(CAD and scene scripts)
··········
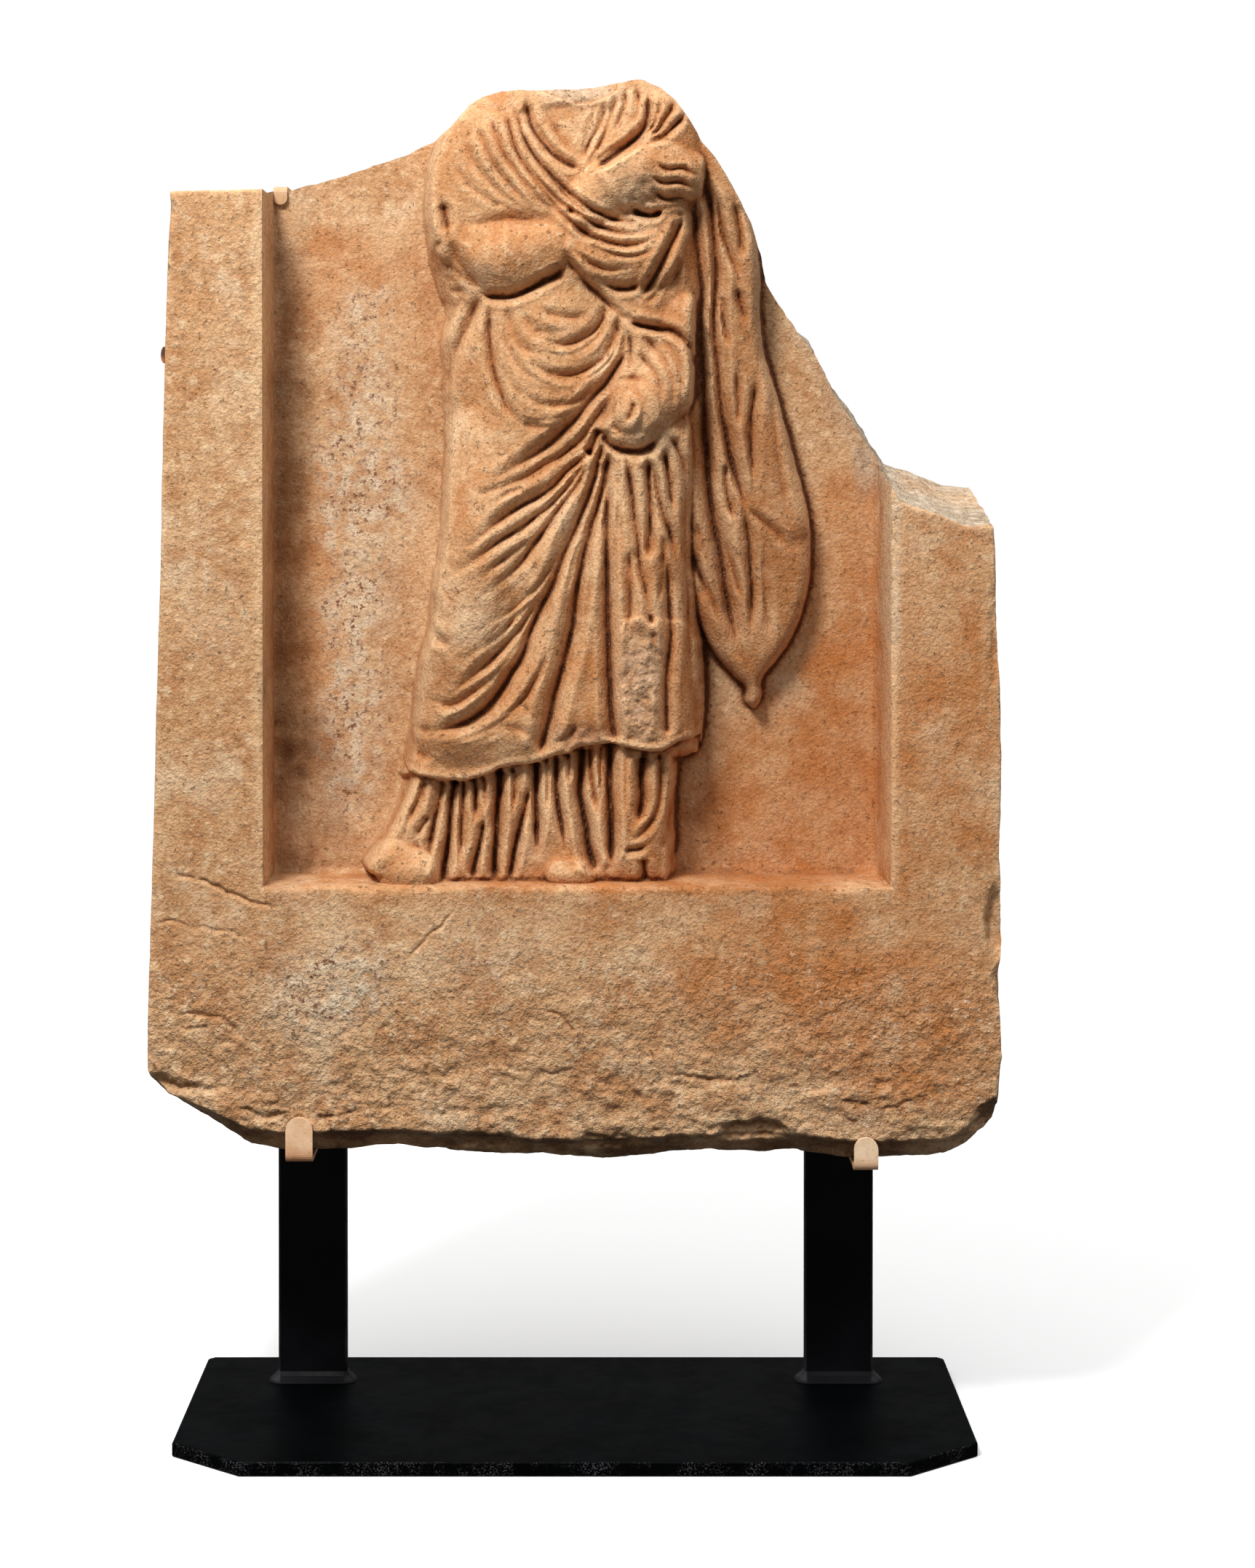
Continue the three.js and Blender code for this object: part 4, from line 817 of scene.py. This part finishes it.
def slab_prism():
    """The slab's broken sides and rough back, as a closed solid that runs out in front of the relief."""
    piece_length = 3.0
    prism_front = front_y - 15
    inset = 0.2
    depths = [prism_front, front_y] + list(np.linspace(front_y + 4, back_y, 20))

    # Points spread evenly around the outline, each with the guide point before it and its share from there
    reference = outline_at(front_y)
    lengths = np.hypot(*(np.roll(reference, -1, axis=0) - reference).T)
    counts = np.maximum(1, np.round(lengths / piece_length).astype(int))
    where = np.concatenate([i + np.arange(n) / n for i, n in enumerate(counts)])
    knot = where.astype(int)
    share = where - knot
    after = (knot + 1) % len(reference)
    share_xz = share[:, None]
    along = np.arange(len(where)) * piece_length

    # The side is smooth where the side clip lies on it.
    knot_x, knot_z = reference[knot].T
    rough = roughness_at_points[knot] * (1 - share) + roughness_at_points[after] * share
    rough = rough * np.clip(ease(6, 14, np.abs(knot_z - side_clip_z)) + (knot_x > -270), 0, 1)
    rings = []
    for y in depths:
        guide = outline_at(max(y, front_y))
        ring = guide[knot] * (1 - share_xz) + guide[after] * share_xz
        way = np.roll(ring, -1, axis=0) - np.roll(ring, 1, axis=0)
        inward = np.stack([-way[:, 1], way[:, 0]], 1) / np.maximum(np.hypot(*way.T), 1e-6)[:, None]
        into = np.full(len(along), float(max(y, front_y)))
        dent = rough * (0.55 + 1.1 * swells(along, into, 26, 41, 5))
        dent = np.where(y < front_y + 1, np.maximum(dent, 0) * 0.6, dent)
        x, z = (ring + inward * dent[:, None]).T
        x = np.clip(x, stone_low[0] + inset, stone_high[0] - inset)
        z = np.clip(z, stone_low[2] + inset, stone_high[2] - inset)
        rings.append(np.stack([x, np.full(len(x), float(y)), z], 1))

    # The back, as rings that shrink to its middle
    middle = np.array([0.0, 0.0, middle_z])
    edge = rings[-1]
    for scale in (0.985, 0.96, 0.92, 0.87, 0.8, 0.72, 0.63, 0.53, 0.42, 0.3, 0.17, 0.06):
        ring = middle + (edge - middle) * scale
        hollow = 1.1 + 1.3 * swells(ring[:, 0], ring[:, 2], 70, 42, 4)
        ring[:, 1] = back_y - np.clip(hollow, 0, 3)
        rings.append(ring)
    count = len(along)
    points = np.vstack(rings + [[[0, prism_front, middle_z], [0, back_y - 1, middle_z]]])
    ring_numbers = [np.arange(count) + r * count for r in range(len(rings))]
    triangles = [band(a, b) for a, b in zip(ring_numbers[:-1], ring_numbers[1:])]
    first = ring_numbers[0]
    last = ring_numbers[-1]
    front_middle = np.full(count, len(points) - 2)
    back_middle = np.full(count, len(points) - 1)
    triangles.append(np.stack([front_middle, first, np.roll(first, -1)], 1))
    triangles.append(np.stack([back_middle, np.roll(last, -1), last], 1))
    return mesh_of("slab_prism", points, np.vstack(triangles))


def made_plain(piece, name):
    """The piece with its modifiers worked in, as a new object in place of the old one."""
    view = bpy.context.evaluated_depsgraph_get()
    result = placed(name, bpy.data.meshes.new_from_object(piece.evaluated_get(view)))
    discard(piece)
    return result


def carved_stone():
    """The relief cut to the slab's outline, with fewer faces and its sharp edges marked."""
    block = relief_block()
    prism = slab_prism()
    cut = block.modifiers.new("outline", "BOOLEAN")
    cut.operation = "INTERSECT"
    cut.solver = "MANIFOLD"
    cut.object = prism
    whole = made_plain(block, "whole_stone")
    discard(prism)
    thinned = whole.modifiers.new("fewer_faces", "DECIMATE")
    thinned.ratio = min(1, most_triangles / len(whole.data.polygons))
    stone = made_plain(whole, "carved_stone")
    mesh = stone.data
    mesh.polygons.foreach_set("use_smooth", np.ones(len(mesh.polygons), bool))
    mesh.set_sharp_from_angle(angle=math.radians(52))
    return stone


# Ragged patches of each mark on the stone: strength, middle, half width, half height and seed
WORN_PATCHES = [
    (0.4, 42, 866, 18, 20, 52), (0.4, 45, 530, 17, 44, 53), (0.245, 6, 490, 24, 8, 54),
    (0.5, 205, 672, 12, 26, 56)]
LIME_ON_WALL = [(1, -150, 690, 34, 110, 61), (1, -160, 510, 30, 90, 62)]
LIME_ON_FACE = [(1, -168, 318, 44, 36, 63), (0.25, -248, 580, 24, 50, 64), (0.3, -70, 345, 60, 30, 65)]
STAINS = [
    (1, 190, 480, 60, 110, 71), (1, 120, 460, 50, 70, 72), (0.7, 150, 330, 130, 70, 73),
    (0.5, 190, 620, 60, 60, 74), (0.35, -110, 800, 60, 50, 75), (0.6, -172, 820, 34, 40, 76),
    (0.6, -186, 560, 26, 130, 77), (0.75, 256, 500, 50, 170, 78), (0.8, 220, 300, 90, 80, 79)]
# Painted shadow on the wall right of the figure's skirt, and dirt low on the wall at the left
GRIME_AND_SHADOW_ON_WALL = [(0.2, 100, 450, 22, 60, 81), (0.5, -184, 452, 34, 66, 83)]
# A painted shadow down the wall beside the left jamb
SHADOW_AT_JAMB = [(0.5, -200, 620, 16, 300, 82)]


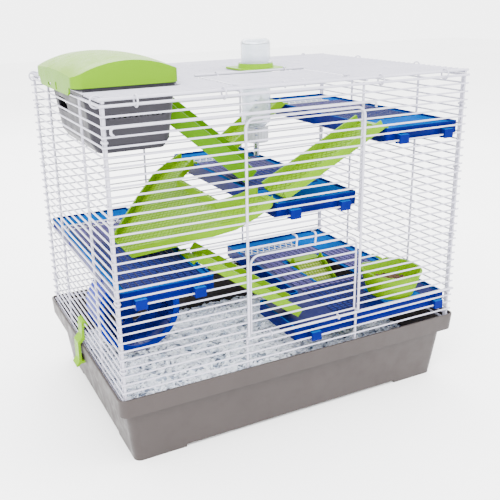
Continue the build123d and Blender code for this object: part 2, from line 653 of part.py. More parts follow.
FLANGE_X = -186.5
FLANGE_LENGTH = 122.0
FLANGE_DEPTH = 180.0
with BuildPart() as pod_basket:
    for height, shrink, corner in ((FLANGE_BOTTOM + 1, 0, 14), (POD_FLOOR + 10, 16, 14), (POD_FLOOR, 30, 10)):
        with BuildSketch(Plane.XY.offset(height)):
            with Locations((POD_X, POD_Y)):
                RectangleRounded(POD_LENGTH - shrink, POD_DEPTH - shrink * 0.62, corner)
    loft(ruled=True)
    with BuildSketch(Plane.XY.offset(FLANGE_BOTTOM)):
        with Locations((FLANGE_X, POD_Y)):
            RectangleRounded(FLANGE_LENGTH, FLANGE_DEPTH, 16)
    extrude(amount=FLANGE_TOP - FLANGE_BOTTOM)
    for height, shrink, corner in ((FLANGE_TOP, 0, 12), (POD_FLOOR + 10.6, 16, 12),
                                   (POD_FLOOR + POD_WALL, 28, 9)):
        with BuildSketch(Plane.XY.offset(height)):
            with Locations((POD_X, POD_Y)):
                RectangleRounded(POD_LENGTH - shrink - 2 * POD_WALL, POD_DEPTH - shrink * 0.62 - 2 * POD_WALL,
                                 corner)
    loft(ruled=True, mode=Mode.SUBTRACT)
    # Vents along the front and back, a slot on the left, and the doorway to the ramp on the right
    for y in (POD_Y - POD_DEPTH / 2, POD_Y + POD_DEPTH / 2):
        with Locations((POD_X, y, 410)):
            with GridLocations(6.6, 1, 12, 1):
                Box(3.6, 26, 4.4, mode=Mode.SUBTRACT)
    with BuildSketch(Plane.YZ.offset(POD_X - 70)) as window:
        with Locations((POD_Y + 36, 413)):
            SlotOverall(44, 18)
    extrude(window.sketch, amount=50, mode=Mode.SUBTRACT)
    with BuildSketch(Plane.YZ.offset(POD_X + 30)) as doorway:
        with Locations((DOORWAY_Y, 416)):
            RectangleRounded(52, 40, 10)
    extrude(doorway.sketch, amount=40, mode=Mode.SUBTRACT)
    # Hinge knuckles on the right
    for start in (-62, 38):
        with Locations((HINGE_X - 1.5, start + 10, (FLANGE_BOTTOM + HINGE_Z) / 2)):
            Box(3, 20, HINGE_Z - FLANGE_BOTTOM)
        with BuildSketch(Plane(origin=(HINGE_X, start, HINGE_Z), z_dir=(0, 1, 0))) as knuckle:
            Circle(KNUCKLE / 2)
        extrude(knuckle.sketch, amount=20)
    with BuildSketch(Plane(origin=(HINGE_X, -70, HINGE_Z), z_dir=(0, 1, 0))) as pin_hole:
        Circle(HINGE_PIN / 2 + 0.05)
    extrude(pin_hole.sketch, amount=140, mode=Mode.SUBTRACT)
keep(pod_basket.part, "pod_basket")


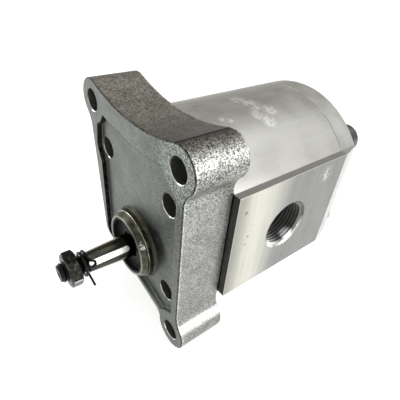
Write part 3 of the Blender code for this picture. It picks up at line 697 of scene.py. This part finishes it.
··········
TASK STATEMENT » Write out exactly, please, the lines beginning at the start of the material and ending with the line that holds "depths = [prism_front, front_y]", both included.

SOLVED PROBLEM »
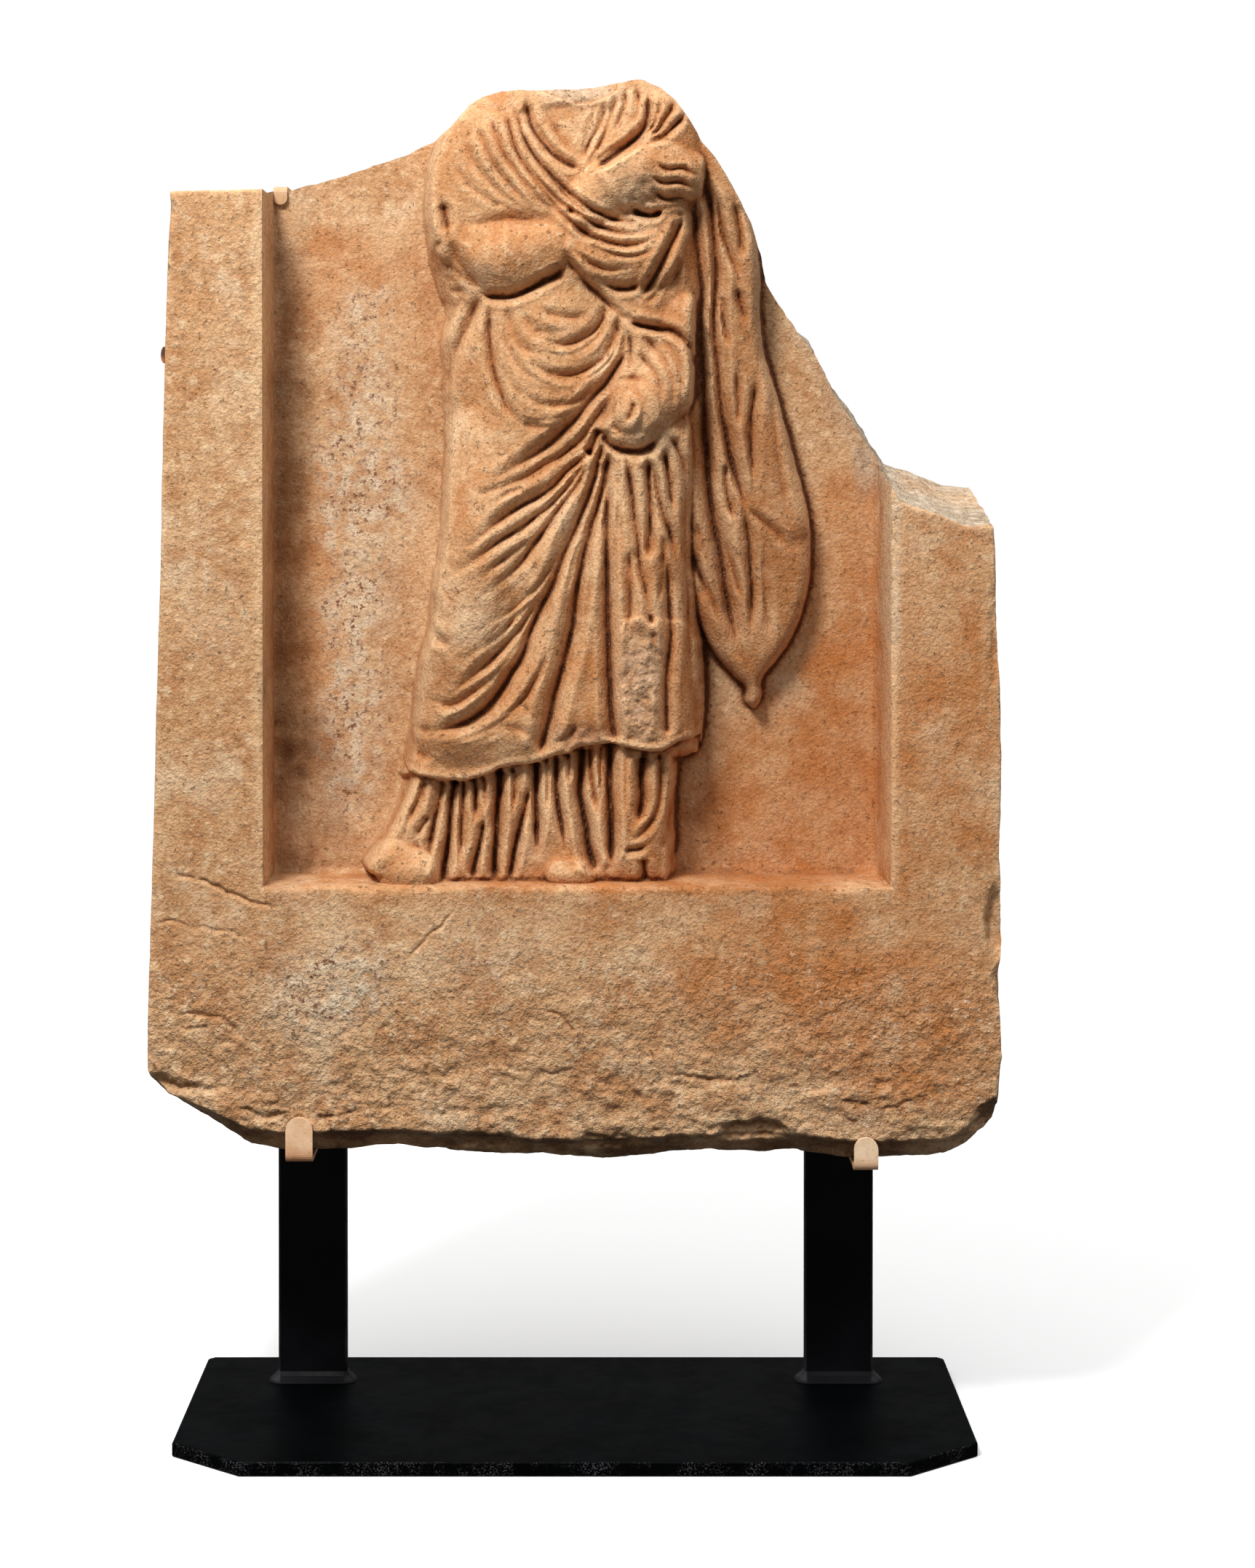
Continue the three.js and Blender code for this object: part 4, from line 817 of scene.py. This part finishes it.
def slab_prism():
    """The slab's broken sides and rough back, as a closed solid that runs out in front of the relief."""
    piece_length = 3.0
    prism_front = front_y - 15
    inset = 0.2
    depths = [prism_front, front_y] + list(np.linspace(front_y + 4, back_y, 20))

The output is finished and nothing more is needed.